A agenda comercial no plano bilateral é a espinha dorsal da relação. Mas restringir-se a ela é muito pouco. É preciso avançar no conceito desta relação. E o trabalho a ser conduzido pela COSBAN pode ser fundamental para isto. E aqui vale chamar a atenção da COSBAN para um fato: se a relação bilateral passou por um teste nestes primeiros meses de governo Bolsonaro, deve-se não só ao realismo que se impôs, mas também ao trabalho da diplomacia. Porém, neste caso, refiro-me à diplomacia civil que atuou nos bastidores em defesa da continuidade e aprofundamento da relação com a China. Este talvez seja o fato mais notório que foi ignorado pela grande mídia.
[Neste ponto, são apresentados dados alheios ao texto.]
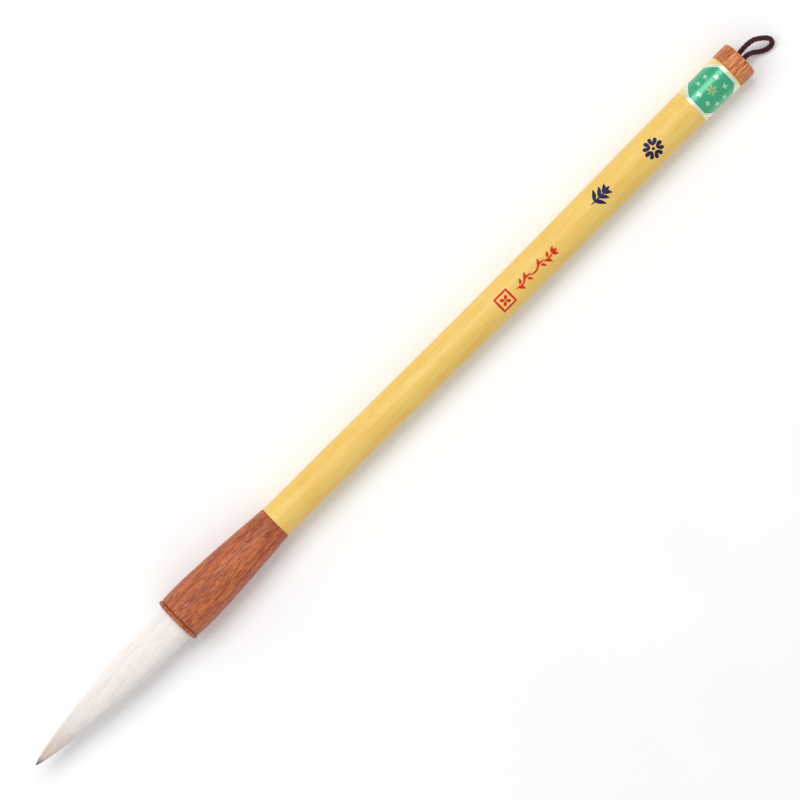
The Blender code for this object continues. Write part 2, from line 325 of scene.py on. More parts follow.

Enquanto diplomatas brasileiros agiam “by the book”, os empresários brasileiros, traders, empreendedores e acadêmicos tiveram uma atitude mais pró-ativa. Este um sinal de que a relação Brasil-China avançou e tem raízes fortes no solo fértil da relação bilateral conectando as pessoas, e não só os governos.

Não é preciso escolher entre a China e os EUA. E neste ano de 2019, quando se comemora os 45 anos das relações diplomáticas sino-brasileiras, dar uma atenção especial à China é um gesto de boa diplomacia. E uma boa diplomacia é aquela que se sobrepõe ao uso da força como instrumento de negociação.